His hope is that through His provision people will turn to Him in gratitude and love. But even though he provides materially, it doesn’t mean you’re going to receive his ultimate promise of eternal life in His presence. His provision may be hit and miss depending on His will at the time, but His major promise is completely available at all times to everyone. In other words, just because he provides for us in this life does not mean we are also covered by His promise of eternal life.
God’s promise of eternal life, which is also really his main provision, is for everyone who cries out to him, to Ishmael and to Isaac. Anyone who lives by faith in Jesus Christ as Messiah, are all Abraham’s descendants adopted into God’s family, Jews and Gentiles, even though we make mistakes.

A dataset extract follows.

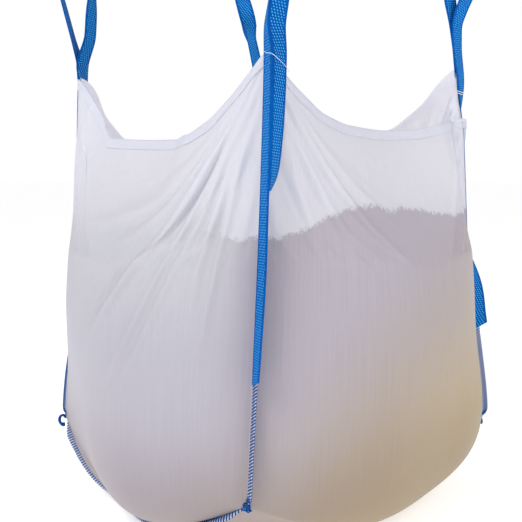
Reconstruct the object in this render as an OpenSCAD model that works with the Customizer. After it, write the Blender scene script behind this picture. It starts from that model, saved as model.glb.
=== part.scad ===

The only criteria is true faith in Christ. We can then all give ourselves away and be a blessing, trusting that God will provide for us either in this life or the next.
Now in terms of an Action Plan for this week. I am going to suggest that we look at where in our lives we may be focused too much on what we are doing as Christians, and how it distracts us from developing the relationship with Christ that He desires. Perhaps we need to start doing fewer things that seem to make us good people, and use that time to be with the Lord.
Now just to clarify, the doing I am talking about is more the service work, and the trying to good people. We need to keep doing some of that. But works that take the place of prayer and reading the Bible, need to be limited somewhat, because those are the two major ways we develop the relationship with God through letting him speak to us, and us speaking to him. We need more of that, and less trying to be good. Our goodness comes from Him as more of Him dwells in us. Does that make sense?